▸ **Directions for this task**: Copy the listing below line for line, starting at its first line and ending with the line that has "slot_depth = 52.5; // [44:0.5:56]" in it. Add nothing.

□ □ □

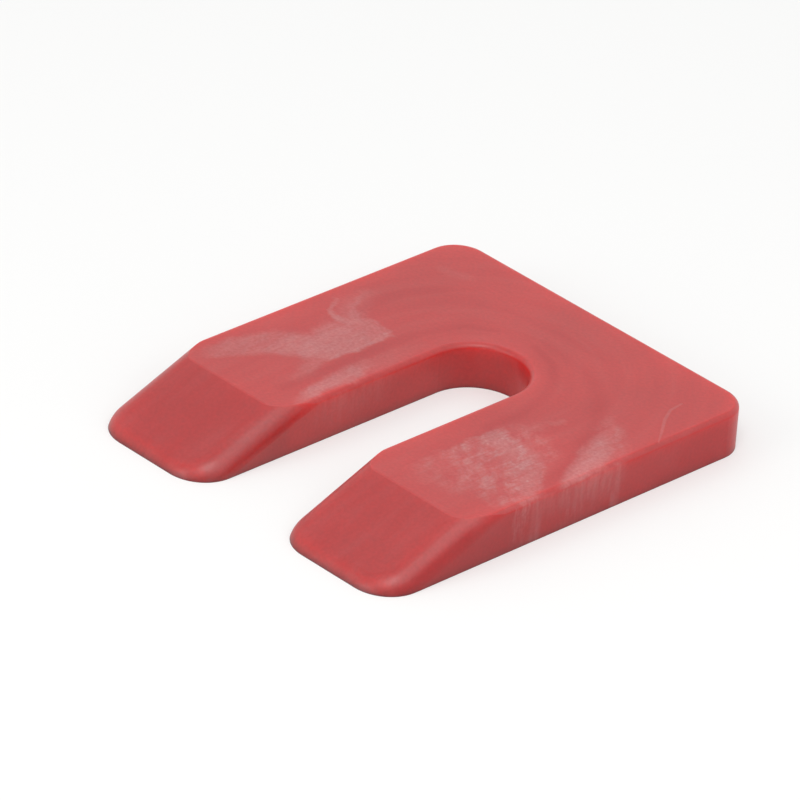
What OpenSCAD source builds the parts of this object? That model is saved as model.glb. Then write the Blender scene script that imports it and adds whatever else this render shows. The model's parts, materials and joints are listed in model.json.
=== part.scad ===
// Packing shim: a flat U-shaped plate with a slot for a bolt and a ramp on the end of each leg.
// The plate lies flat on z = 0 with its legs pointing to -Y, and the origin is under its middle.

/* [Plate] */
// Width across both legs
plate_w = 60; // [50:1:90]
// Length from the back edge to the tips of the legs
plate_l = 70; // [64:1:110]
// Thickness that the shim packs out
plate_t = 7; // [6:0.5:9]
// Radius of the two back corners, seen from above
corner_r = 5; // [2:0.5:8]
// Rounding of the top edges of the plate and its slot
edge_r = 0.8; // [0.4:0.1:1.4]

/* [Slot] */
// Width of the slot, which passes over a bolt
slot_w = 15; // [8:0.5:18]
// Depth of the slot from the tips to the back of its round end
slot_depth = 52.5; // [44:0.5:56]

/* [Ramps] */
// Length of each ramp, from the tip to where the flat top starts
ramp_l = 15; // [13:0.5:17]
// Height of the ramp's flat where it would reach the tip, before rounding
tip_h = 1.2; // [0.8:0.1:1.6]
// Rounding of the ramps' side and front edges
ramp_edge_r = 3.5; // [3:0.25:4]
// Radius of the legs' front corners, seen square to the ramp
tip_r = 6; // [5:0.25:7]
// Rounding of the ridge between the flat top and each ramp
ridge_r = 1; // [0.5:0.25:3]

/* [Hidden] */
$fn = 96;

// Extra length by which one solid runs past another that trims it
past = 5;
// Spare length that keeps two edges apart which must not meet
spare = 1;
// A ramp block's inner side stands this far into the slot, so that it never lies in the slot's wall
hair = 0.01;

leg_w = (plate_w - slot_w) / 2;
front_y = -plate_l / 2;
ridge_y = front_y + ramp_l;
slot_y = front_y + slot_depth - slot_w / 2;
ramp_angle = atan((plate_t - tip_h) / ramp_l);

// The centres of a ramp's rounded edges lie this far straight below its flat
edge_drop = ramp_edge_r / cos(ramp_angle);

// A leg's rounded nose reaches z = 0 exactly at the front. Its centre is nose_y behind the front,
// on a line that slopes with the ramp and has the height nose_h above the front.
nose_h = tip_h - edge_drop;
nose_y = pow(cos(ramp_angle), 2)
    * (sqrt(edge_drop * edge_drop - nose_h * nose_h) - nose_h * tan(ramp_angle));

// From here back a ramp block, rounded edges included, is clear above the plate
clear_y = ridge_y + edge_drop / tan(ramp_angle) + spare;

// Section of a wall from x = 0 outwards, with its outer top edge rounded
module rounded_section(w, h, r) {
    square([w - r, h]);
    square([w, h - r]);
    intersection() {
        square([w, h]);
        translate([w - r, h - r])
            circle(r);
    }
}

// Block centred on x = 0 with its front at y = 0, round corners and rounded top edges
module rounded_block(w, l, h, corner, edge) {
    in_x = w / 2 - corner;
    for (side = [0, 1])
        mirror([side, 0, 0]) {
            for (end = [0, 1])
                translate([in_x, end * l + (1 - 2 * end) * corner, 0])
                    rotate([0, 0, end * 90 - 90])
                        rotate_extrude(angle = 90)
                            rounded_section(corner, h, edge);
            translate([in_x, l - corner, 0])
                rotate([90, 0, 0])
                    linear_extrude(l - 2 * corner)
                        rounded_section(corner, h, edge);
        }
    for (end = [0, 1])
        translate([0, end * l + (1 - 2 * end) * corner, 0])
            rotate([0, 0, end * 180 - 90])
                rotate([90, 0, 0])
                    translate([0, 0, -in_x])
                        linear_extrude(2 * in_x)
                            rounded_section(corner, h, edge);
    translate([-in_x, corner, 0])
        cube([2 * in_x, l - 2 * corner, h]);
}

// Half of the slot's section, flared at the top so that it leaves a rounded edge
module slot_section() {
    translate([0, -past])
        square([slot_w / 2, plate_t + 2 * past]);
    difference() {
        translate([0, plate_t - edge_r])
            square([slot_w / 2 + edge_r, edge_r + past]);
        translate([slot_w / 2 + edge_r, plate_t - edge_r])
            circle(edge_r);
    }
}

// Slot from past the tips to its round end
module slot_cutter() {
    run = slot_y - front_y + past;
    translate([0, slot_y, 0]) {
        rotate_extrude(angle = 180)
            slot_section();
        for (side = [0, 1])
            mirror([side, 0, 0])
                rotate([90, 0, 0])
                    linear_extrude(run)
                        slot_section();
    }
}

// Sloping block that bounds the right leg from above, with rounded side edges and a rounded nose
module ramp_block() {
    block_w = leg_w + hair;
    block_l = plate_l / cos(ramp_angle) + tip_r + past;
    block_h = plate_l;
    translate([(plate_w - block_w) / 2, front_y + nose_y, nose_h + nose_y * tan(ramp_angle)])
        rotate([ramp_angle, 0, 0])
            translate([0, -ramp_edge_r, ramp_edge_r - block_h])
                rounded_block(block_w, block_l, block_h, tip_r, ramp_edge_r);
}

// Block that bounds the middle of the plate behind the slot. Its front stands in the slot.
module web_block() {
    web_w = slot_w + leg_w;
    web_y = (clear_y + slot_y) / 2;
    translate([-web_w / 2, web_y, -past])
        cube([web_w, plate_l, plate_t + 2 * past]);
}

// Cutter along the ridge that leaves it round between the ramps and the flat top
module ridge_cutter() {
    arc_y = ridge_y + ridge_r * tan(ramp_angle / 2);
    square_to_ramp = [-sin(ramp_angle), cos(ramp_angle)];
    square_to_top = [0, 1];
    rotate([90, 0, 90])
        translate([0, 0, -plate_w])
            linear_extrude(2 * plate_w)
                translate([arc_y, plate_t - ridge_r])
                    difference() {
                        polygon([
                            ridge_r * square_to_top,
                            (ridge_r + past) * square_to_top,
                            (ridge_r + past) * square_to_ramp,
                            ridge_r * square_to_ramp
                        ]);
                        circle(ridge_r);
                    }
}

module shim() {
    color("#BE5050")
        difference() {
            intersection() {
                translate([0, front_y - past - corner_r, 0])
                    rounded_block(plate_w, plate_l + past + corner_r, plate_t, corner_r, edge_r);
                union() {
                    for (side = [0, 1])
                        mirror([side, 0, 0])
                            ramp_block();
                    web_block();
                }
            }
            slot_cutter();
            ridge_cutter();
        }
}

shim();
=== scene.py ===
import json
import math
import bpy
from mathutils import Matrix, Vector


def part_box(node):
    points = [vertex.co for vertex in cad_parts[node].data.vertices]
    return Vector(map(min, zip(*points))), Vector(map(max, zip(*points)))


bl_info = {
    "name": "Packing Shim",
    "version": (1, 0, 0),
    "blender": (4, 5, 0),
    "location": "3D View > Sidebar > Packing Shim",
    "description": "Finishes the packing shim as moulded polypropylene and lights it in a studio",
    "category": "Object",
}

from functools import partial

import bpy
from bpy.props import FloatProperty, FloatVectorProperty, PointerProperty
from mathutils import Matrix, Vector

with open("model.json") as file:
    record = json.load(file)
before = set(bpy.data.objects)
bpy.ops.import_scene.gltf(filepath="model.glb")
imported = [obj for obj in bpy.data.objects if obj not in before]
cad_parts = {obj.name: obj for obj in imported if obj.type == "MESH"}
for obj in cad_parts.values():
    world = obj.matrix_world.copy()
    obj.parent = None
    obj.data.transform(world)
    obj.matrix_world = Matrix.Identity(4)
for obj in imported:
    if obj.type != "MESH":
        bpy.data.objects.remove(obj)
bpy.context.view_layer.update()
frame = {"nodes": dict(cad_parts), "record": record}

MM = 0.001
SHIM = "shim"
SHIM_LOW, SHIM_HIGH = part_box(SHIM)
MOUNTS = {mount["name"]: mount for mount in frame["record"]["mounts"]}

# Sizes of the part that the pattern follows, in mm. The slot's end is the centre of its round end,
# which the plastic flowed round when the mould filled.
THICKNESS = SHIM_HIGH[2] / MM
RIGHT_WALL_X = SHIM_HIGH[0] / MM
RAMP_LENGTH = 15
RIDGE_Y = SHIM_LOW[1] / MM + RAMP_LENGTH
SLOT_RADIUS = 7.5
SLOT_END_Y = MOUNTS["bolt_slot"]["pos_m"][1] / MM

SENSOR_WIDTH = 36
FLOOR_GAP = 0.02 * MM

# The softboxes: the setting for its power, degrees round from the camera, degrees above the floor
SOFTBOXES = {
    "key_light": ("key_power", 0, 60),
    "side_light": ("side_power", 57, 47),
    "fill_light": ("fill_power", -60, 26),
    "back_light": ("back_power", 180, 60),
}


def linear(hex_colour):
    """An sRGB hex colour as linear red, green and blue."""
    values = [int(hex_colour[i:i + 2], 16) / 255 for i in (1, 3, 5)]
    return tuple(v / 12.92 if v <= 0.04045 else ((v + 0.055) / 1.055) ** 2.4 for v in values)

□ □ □

▸ **Solved exercise**:
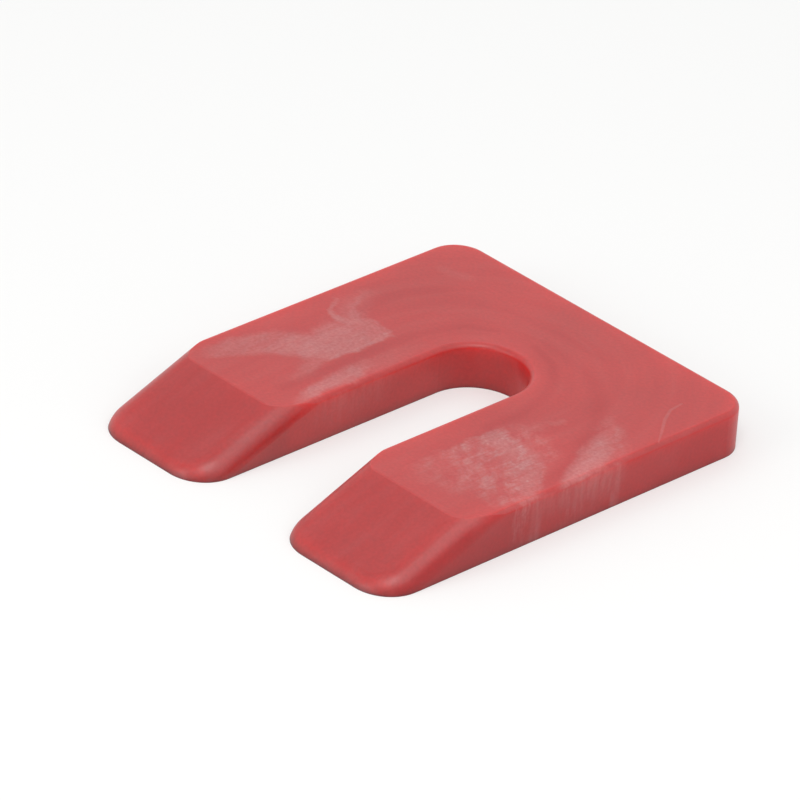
What OpenSCAD source builds the parts of this object? That model is saved as model.glb. Then write the Blender scene script that imports it and adds whatever else this render shows. The model's parts, materials and joints are listed in model.json.
=== part.scad ===
// Packing shim: a flat U-shaped plate with a slot for a bolt and a ramp on the end of each leg.
// The plate lies flat on z = 0 with its legs pointing to -Y, and the origin is under its middle.

/* [Plate] */
// Width across both legs
plate_w = 60; // [50:1:90]
// Length from the back edge to the tips of the legs
plate_l = 70; // [64:1:110]
// Thickness that the shim packs out
plate_t = 7; // [6:0.5:9]
// Radius of the two back corners, seen from above
corner_r = 5; // [2:0.5:8]
// Rounding of the top edges of the plate and its slot
edge_r = 0.8; // [0.4:0.1:1.4]

/* [Slot] */
// Width of the slot, which passes over a bolt
slot_w = 15; // [8:0.5:18]
// Depth of the slot from the tips to the back of its round end
slot_depth = 52.5; // [44:0.5:56]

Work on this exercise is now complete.